My Lords, how have the Government strengthened support for separating couples in preparation for the commencement of this divorce Act on 6 April? In particular, how will they help ex-partners and children cope with the considerable emotion and conflict that being unilaterally divorced will provoke and which might last for years?
My Lords, we of course recognise that divorce can be a stressful time for families. We want to make sure that support is there for separating couples. We have invested in family hubs and the family mediation voucher scheme. We also have a Reducing Parental Conflict programme. However, we also think that the new divorce Act will lead to more amicable divorce and will itself take some of the heat out of the issue.
My Lords, let us not put the cart before the horse by changing the law before thinking about the most acrimonious part of divorce. Is it not true that a no-fault divorce does not necessarily mean that there was no fault? In which case, is it not all the more important that there is equality of arms between the two people concerned when it comes to mediation on a financial settlement?

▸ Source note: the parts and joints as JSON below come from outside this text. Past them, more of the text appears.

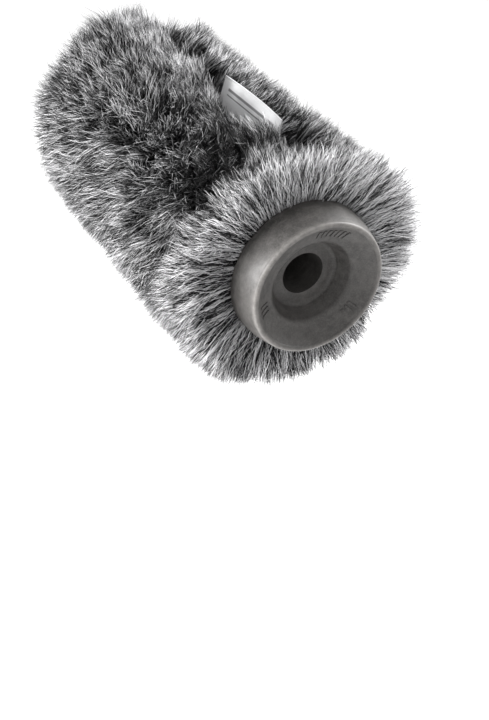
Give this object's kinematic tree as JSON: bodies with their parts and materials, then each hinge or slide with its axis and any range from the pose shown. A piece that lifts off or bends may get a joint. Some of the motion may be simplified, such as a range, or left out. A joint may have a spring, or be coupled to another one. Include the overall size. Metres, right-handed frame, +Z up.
{
  "type": "furry windscreen",
  "caption": "Slip-on furry windscreen: foam core with a blind microphone bore, moulded rubber base and a pull-off cover of long two-tone fur with a blank sewn-in label.",
  "frame": {"origin": "centre of the microphone bore's mouth, on the floor of the recess in the rubber base", "axes": "+Y along the bore, the way the microphone leaves; the nose points to -Y; +Z up through the top seam and the label; the two fur halves lie at +X and -X"},
  "size_m": [0.121, 0.2599, 0.1208],
  "materials": {
    "rubber": "matte moulded rubber, soft sheen on the rounded rim",
    "foam": "open-cell foam, matte",
    "backing": "knitted backing of the fur cloth",
    "fur": "long pile of mixed near-black and pale grey fibres",
    "binding": "woven binding tape",
    "elastic": "braided elastic",
    "thread": "polyester sewing thread",
    "label": "blank satin-woven label"
  },
  "bodies": {
    "base": {"rubber_base": "rubber", "foam_core": "foam"},
    "cover": {"backing_right": "backing", "backing_left": "backing", "pile_right": "fur", "pile_left": "fur", "hem_band": "binding", "hem_elastic": "elastic", "hem_stitches": "thread", "seam_stitches": "thread", "label": "label", "label_stitches": "thread"}
  },
  "joints": [
    {"name": "cover_slide", "type": "slide", "parent": "base", "child": "cover", "axis": [0, -1, 0], "range_m": [0, 0.23]}
  ]
}
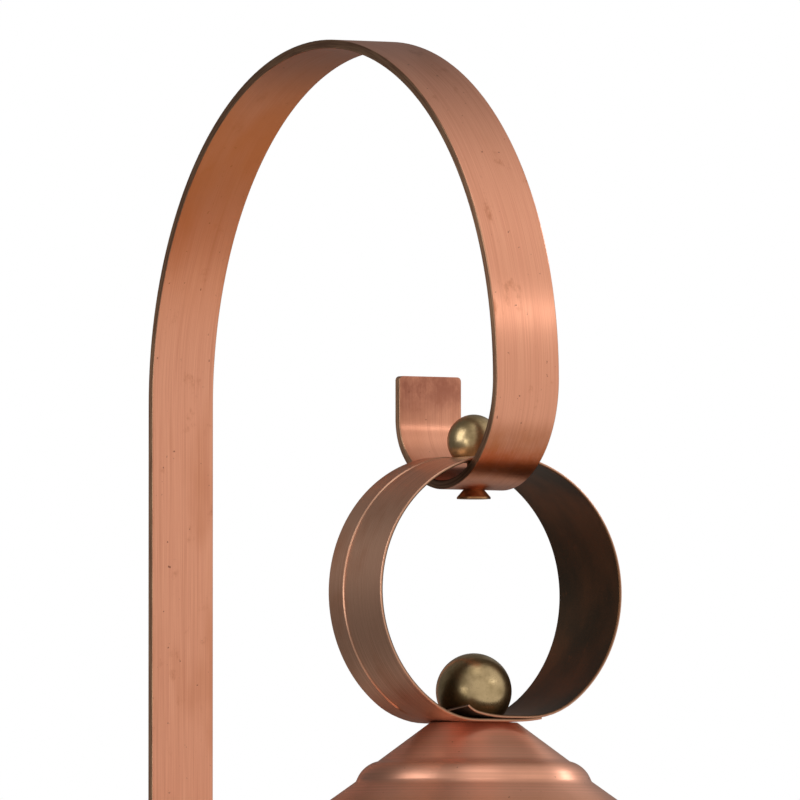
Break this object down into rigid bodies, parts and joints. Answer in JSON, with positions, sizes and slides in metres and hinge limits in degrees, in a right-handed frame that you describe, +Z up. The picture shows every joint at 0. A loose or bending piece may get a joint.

My Lords, yes: no-fault divorce means that the question of fault is essentially irrelevant to the fact of the divorce. As to equality of arms, that is where mediation is so useful. Families who participated in the mediation voucher scheme tell us that it really took the heat out of the issue as they could sit down outside a court setting and resolve their issues. For every multi-million pound divorce that you read about in the papers, hundreds—indeed, thousands—of divorces go through without too much acrimony, other than the acrimony perhaps inherent in the fact of being divorced. We want to build on what we think is a movement in the right direction.